The answer? We need to integrate age-appropriate teaching strategies for older adults into our classes. Our approach to teaching older dancers must be planned, purposeful, and adapted to accommodate the potential special needs of the older person.
My years of experience as an adult educator, a line dance instructor and a health educator – combined with what the research says about teaching older adults – has helped me to fine tune my approach to teaching older dancers. And I’m excited to share my top lessons learned!
Here are my 14 age-appropriate teaching tips that every line dance instructor can use to promote healthy, safe, respectful and meaningful learning experiences for older dancers:
- Schedule dance classes in mid-morning when energy levels are high. Several brief teaches are more appropriate than one lengthy teach that might fatigue the older adult.
- Pause regularly during classes. Have chairs available and encourage older dancers to pay attention to their own bodies and rest when they need to. Suggest that they sit and watch, if that’s helpful!
- Allow additional time for the older dancer to process new information by pausing after presenting a series of new steps. Resist the urge to “over-plan” your class with too many teaches.
- Encourage reminiscing and storytelling. Help the older adult reconnect with lived experiences and stimulate memory! This is a fantastic strategy to help with learning. Ask questions such as: “When you hear this song, what does it remind you of?"; “Raise your hand if you remember dancing to this song years ago. What do you remember?”; “What other dance have we learned by this choreographer?”
- Emphasize safety and falls prevention. Eliminate tripping hazards in your dance space, watch to ensure that the older dancers lift their feet off the floor and keep the lighting bright to support clear vision. Note that some dancers may be partially sighted or may be living with vision loss that requires dimmer lights. Take time to learn about the specific needs of your dancers. Notice if they’re holding onto walls, furniture, or someone else when walking or if they appear to have difficulty walking or arising from a chair. Choose music at a tempo that best fits the ability level of your group.
- Speak slowly, but not so slowly that dancers become distracted or bored. Face the group whenever possible to explain a dance sequence, so that older learners can see your face and lips – some older adults with hearing loss may rely on lip reading.
- Speak clearly and concisely. Use words that are familiar to the older dancer. Be sensitive and respectful of the beliefs and values of the older generation.
- Provide hard-copies of step sheets. Use text that is easy to read, using large print (14-16 point font) with high contrast between the print color and paper (preferably black print on white or light cream, non-glare paper).
- Use visuals as helpful aids to your verbal instructions, particularly for older adults who learn best by seeing and watching. Print the name of the dance and song on a white board or use a large piece of newsprint. Include the number of counts or the choreographer’s name too! Prepare the newsprint before class, save them and reuse them at your next class. Make your letters at least 3-4 inches in height.

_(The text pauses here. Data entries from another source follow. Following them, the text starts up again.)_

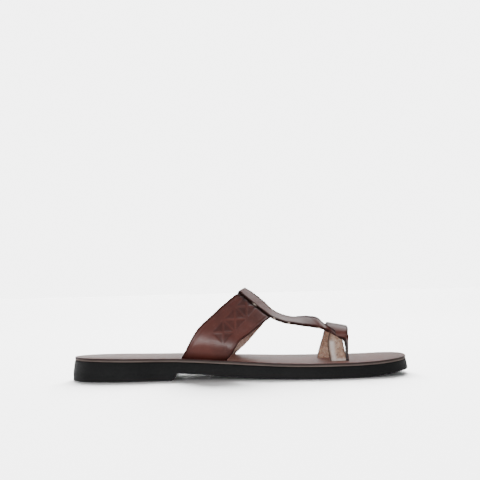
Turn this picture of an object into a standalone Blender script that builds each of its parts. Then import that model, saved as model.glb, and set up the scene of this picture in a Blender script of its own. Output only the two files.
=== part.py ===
"""Toe ring sandal, left shoe, standing empty on its sole.

The frame is metres with +Z up. +X runs from the heel to the toe, +Y from the inner
(medial) side to the outer (lateral) side, and the origin is under the middle of the sole's
length and width. The upper and the heel lie about the shoe's own middle line, MIDDLE_LINE.
A leather insole lies on a rubber outsole with a low heel block. The upper is one leather
solid: a broad band over the instep, a strap that is lapped over its crown and runs forward,
and a ring for the big toe. The ends of the leather go down through slits in the insole.
"""
import math

import bmesh
import bpy
from mathutils import Matrix, Vector

MM = 0.001

# Sole
SOLE_LENGTH = 280 * MM
BALL_WIDTH = 102 * MM
HEEL_WIDTH = 65 * MM
INSOLE_THICKNESS = 2.8 * MM
OUTSOLE_THICKNESS = 9.2 * MM
HEEL_BLOCK_HEIGHT = 7.0 * MM
HEEL_SEAT_FALL = 2.0 * MM
HEEL_BLOCK_LENGTH = 88.5 * MM
HEEL_BREAST_SLOPE = 31
HEEL_BREAST_ROUND = 5 * MM
BREAST_STEPS = 4
TOE_SPRING = 3.0 * MM
TOE_THINNING = 1.4 * MM
INSOLE_INSET = 1.6 * MM
SIDE_LEAN = 1.3 * MM
TREAD_BEVEL = 0.8 * MM
OUTLINE_STEPS = 6
PIECE_GAP = 0.3 * MM

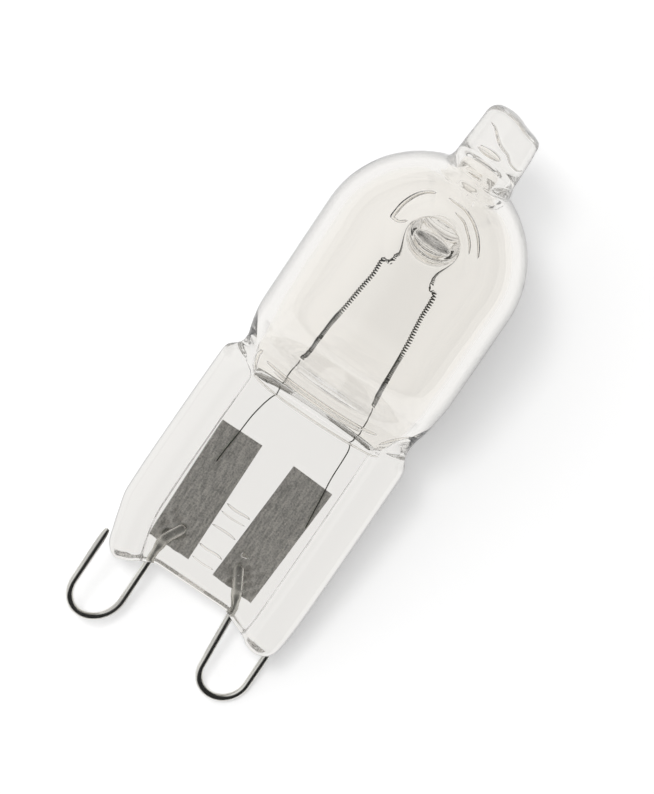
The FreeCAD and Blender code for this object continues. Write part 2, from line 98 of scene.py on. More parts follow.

- Give specific directions. Break down a dance sequence and be explicit about where and how the foot should be placed. Say: “Step your right foot to the right side, about shoulder width apart, so that your feet are parallel to each other and your toes are all pointing forward. Your weight should now be on your right foot. Yes?” vs “Step to the right.”
- Engage the older dancer by encouraging participation during your teaching. Demonstrate a pattern or sequence first, and then describe it. Preview the dance to the song selection – this helps older dancers who may be more reflective and observational in their approach to learning.
- Repeat essential points frequently throughout the class. For example, say the name of the dance each time you start to dance it together. OR ask the group “What’s the name of this dance?” to boost their engagement. Reinforce at the end of each teach the name of the dance, song selection and choreographer’s name – similar to what you’d say at the start of your teach! This will help the older dancer to retain the information.
- Be consistent in the selection of words and dance terminology that you use during your teach to help the older adult mentally process the information and recall it. Count every dance in using the same introduction.
- Approach the older dancer in a way that communicates respect, acceptance, and support. Create a learning environment in which the person can comfortably acknowledge what is and is not understood. Encourage questions and take the time to respond.
What have YOU learned about teaching older dancers?